Gainey ne congédiera pas Carbonneau. Pas quelques semaines à peine après avoir déclaré que l'embauche de son ancien coéquipier était son meilleur coup depuis son entrée en poste. Gainey est un être trop loyal pour sacrifier son homme à l'autel de l'insatisfaction des partisans et des médias. Il a choisi Carbonneau, il va l'appuyer jusqu'à la fin. Et c'est correct comme ça. Trop souvent dans le sport, on fait payer l'entraîneur pour les péchés de ses joueurs. C'est la solution la plus facile, mais ce n'est pas toujours la plus juste, ni même la meilleure. La stabilité a aussi ses vertus, comme les Sabres de Buffalo, notamment, en ont fait la démonstration avec Lindy Ruff.
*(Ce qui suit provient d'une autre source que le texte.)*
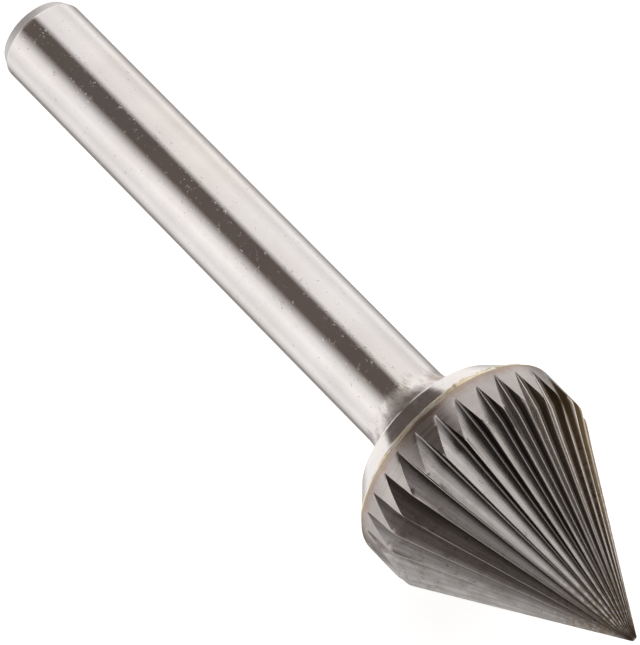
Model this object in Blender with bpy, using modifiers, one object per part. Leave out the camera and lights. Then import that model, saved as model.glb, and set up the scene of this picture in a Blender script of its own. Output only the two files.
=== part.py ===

Mais pour que l'appui au coach veuille dire quelque chose, il faut lui donner les moyens de faire son travail. Et c'est là que le bât blesse. L'arrivée de Schneider et de son salaire de 5,625 millions enlève toute flexibilité à Gainey, qui flirte dangereusement avec le plafond salarial. En excluant toute transaction pour un joueur qui vaut «quatre, cinq ou six millions», comme il l'a fait hier, le DG dit adieu à la plupart des joueurs d'impact qui pourraient se retrouver sur le marché d'ici la date limite des échanges.

Pour parler comme les économistes, le coût d'opportunité de l'acquisition de Schneider semble particulièrement élevé. En achetant un Band-Aid, l'équipe vient probablement de se priver de la greffe de coeur dont elle aurait besoin.